→ Exercise description: Locate the line that contains "return pieces" and the line that contains "cad_parts[node].hide_render = cad_parts[node].hide_viewport". Copy both of them exactly, together with every line between them, and no others.

[Start Given information]

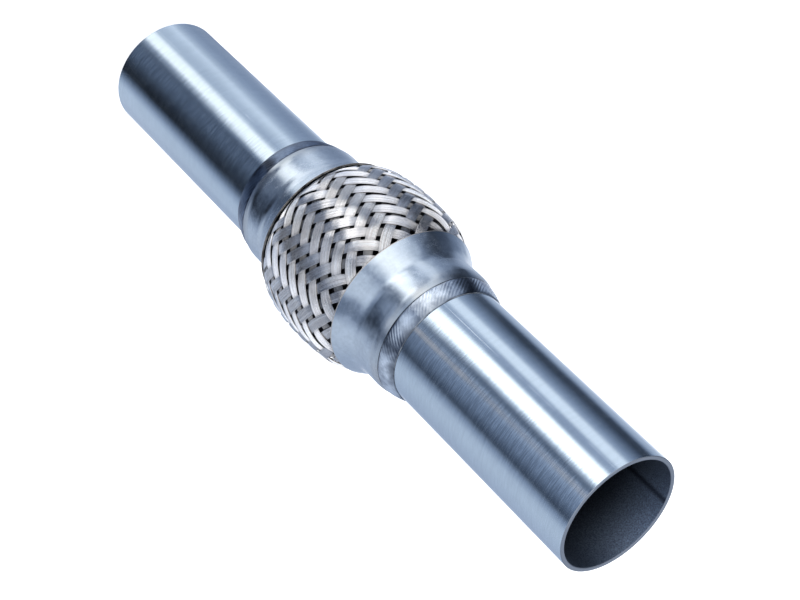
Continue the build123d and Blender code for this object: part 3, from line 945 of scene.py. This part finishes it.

[End Given information]
[Start Given information]

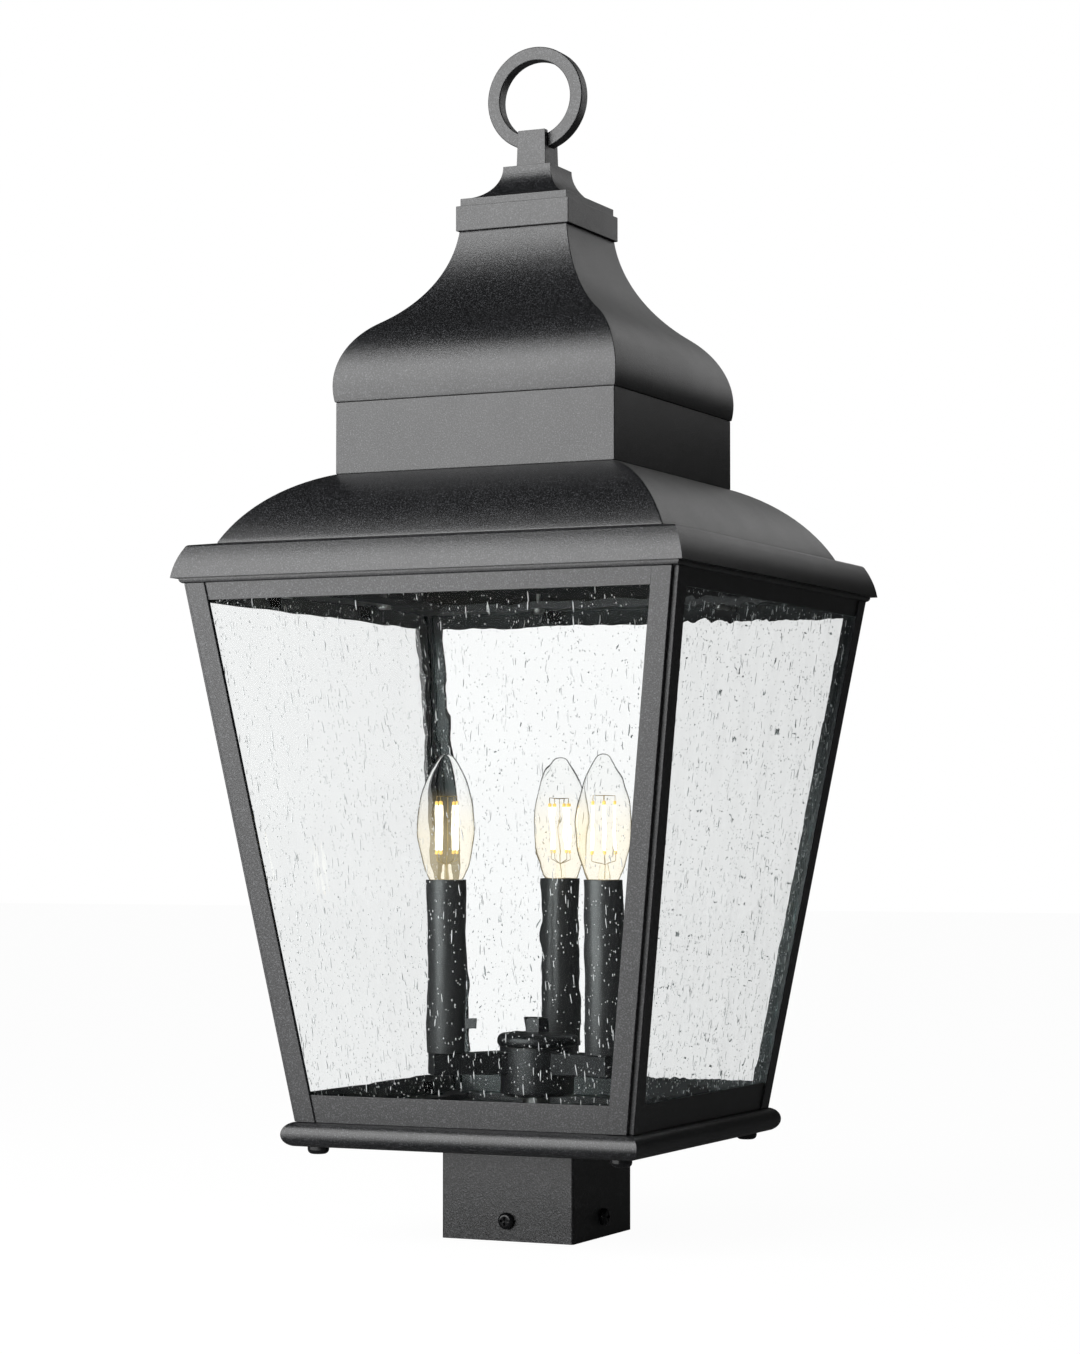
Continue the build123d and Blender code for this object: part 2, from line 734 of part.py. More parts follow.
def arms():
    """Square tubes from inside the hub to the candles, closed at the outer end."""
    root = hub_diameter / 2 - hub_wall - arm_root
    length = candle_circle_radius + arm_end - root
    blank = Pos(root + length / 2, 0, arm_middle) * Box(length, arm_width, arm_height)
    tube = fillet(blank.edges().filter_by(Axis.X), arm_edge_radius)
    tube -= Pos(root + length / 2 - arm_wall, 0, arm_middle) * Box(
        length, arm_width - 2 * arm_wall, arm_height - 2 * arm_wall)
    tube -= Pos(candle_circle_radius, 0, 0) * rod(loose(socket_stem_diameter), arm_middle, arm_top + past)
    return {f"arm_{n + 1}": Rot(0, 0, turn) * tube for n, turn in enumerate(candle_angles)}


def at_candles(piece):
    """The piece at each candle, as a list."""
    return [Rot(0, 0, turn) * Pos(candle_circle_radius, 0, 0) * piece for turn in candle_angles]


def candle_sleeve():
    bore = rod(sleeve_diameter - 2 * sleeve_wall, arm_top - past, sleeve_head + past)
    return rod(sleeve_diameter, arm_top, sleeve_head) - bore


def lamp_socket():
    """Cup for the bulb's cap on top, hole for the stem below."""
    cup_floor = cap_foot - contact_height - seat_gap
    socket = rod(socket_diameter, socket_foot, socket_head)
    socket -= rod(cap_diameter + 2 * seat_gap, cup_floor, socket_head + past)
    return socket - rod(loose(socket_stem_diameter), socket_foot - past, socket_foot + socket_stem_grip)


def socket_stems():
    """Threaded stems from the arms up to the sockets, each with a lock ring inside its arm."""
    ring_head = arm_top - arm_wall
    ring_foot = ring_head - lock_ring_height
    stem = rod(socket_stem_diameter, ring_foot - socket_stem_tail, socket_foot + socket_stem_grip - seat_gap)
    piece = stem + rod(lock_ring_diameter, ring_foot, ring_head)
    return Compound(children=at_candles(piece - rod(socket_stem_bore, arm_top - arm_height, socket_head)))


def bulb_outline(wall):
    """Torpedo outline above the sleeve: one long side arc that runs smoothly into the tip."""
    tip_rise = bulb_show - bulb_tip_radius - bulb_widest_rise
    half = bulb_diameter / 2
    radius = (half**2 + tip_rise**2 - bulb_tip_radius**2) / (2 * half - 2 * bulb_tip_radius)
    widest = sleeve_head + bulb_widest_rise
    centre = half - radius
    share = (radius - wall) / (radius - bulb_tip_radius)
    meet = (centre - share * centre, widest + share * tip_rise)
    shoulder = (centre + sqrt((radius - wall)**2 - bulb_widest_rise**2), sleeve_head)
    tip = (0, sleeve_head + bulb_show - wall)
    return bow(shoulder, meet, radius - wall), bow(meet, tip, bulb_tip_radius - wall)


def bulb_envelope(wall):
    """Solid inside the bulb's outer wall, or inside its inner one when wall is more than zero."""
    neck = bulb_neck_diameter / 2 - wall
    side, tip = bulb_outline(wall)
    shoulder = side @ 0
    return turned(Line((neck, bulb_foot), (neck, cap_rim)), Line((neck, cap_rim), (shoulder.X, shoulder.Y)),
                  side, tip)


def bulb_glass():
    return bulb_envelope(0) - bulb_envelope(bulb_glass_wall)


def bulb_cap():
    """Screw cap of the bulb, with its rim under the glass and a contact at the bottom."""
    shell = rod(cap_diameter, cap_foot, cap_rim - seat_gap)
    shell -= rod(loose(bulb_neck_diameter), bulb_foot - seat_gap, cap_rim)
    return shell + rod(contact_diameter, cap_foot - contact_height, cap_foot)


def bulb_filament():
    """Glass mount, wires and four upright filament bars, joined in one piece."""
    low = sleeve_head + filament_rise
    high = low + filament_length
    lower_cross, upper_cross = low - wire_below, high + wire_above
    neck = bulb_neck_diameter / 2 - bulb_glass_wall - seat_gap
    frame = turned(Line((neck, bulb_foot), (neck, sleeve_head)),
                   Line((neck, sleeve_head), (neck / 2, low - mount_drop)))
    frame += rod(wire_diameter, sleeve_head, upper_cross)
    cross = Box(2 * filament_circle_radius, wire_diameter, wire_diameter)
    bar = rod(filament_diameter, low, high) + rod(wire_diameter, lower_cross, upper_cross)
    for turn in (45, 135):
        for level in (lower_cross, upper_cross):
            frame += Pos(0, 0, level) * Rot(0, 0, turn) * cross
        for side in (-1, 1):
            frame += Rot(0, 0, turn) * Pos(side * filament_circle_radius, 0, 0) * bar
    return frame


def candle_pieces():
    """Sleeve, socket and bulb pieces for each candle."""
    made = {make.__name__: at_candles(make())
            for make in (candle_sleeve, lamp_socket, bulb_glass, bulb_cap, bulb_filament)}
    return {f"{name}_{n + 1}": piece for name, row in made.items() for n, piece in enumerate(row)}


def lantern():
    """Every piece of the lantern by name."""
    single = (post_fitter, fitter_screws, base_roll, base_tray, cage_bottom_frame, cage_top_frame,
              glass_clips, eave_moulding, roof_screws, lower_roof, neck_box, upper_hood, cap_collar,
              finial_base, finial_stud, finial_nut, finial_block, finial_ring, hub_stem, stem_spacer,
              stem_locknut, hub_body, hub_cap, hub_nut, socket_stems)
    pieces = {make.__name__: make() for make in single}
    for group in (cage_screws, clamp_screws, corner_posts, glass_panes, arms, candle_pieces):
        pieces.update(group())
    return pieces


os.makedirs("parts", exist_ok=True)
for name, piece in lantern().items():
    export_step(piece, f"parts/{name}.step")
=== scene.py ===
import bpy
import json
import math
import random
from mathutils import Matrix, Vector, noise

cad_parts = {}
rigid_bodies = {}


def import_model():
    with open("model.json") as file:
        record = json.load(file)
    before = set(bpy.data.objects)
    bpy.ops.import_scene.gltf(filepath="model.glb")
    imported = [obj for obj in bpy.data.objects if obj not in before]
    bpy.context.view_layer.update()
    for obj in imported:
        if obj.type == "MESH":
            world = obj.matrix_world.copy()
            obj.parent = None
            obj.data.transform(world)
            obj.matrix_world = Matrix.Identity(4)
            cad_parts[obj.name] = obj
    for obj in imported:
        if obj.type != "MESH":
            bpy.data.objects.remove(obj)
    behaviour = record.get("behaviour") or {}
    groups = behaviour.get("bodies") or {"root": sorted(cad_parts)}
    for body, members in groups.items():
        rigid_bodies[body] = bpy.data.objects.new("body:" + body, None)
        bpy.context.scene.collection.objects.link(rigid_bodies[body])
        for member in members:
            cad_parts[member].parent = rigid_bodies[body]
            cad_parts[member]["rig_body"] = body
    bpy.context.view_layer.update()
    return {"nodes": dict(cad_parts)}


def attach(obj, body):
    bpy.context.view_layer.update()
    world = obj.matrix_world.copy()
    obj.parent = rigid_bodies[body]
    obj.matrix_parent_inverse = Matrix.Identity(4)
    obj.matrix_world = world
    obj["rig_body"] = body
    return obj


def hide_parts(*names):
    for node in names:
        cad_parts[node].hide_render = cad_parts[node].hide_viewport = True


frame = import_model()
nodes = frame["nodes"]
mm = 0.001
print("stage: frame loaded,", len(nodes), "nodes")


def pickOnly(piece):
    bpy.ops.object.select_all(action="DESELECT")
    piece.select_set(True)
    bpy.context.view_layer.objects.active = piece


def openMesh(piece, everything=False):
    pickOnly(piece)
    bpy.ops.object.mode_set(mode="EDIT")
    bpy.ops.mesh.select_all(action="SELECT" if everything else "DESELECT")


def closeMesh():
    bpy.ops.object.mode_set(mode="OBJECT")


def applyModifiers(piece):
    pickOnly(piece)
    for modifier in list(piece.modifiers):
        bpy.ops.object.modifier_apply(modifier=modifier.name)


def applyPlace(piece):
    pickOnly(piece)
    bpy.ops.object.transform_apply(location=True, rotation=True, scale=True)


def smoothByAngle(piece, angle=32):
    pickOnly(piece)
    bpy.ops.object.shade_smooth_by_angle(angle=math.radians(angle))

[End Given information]

→ Written solution:
    return pieces


os.makedirs("parts", exist_ok=True)
for name, piece in lantern().items():
    export_step(piece, f"parts/{name}.step")
=== scene.py ===
import bpy
import json
import math
import random
from mathutils import Matrix, Vector, noise

cad_parts = {}
rigid_bodies = {}


def import_model():
    with open("model.json") as file:
        record = json.load(file)
    before = set(bpy.data.objects)
    bpy.ops.import_scene.gltf(filepath="model.glb")
    imported = [obj for obj in bpy.data.objects if obj not in before]
    bpy.context.view_layer.update()
    for obj in imported:
        if obj.type == "MESH":
            world = obj.matrix_world.copy()
            obj.parent = None
            obj.data.transform(world)
            obj.matrix_world = Matrix.Identity(4)
            cad_parts[obj.name] = obj
    for obj in imported:
        if obj.type != "MESH":
            bpy.data.objects.remove(obj)
    behaviour = record.get("behaviour") or {}
    groups = behaviour.get("bodies") or {"root": sorted(cad_parts)}
    for body, members in groups.items():
        rigid_bodies[body] = bpy.data.objects.new("body:" + body, None)
        bpy.context.scene.collection.objects.link(rigid_bodies[body])
        for member in members:
            cad_parts[member].parent = rigid_bodies[body]
            cad_parts[member]["rig_body"] = body
    bpy.context.view_layer.update()
    return {"nodes": dict(cad_parts)}


def attach(obj, body):
    bpy.context.view_layer.update()
    world = obj.matrix_world.copy()
    obj.parent = rigid_bodies[body]
    obj.matrix_parent_inverse = Matrix.Identity(4)
    obj.matrix_world = world
    obj["rig_body"] = body
    return obj


def hide_parts(*names):
    for node in names:
        cad_parts[node].hide_render = cad_parts[node].hide_viewport = True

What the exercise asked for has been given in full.